Originally, homeschool education was a pioneer effort during the development of the United States, beginning at Plymouth Colony with the Pilgrims

Parents schooled their children in sod homes, log cabins and beside campfires as the Federal government encouraged families to move west and settle the lands.  Often, the only books used were a beginning reader and a family Bible. Made famous in her Little House books, was Laura Ingalls Wilder, whose younger years were under her mother, Caroline’s tutelage.  Other famous home-educated individuals include 10 former Presidents (John Adams, Abraham Lincoln, Franklin D. Roosevelt) writers (Pearl Buck, Louisa May Alcott, J.R.R. Tolkien) and most recently football’s Tim Tebow.

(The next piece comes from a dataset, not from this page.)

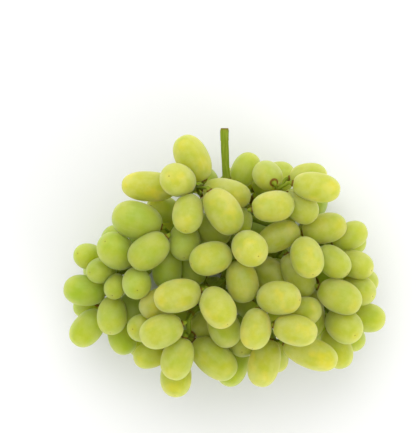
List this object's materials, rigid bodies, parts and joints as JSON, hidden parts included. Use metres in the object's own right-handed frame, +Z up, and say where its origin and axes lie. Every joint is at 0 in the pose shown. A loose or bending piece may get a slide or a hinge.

The history of homeschool education has shown that it has benefited not just individuals, but also the building of the United States of America.   It is no wonder that homeschool education is no longer considered illegal, but a fundamental right of the country’s citizens.

Homeschool education has many benefits:

·         No wasted time disciplining unruly children

·         Students may work at their own pace—often moving ahead of their peer group.

·         No teaching to the test—home school students study a broader range of subjects and are required to remember all that they study because their testing (Terranova) is a more rigorous general knowledge test.

·         Religious or moral instruction can be included in the curriculum.

·         Children with special needs

·         Parents are not comfortable with some school subjects being taught, ie. sex education.

·         Phonics, spelling and handwriting or cursive are still taught in homeschool education, whereas they are not taught in public schools any longer

Stacy Efinger’s son, Jonas, now 18 years old, works two jobs and has been dual-enrolled with homeschool education and at Indian River State College.  He states that home-education gives parents flexibility with curriculum and he may go as fast or as slowly as he wishes.  For example, Jonas finished one year of algebra in less than two months. 

Jonas is a typical young man; he enjoys hunting and robotics, and went to an international championship competition in St. Louis, Missouri with a local SPAM Robotics club.   He also volunteers, and has given seven years to the Busch Wildlife Sanctuary.  Jonas plans to attend the University of Western Florida and pursue a degree in artifact preservation. He is a fan of history, much like his father, Kurt Efinger, who is a professor of history at Indian River State College.

To the children, Jonas adds this:  “Homeschooling was worth it.  I had more opportunities to try things; I got to go out and see different people every day.  My range of experiences has been much broader.”  Jonas has even traveled to Israel in the Middle East, seeing the ancient sites firsthand.

Though homeschooling is no longer illegal and the State of Florida has become friendly toward the movement, it is still a challenge and a commitment.  Stacy considers the opportunity to teach her own three children a privilege.  She loves being with them and they enjoy being with each other.  The Efinger home is a family-oriented home that has produced a lifetime love of learning. 

At a time when American schools are reacting with society’s change, their daily events filling evening newscasts with violence, homeschool parents are continuing to help build and rebuild our country, producing highly educated and happy young adults who seek to add positively to the Treasure Coast, Florida and even the United States. 

It is important that the rights of Americans to educate their children continue within their counties and states.  This is historically, a fundamental and necessary right that has been time-tested more than 400 years.

In eight more years, Stacy Efinger’s youngest child will graduate high school; Stacy though, expects to remain in the movement as a teacher who trains other parents to do what she has done.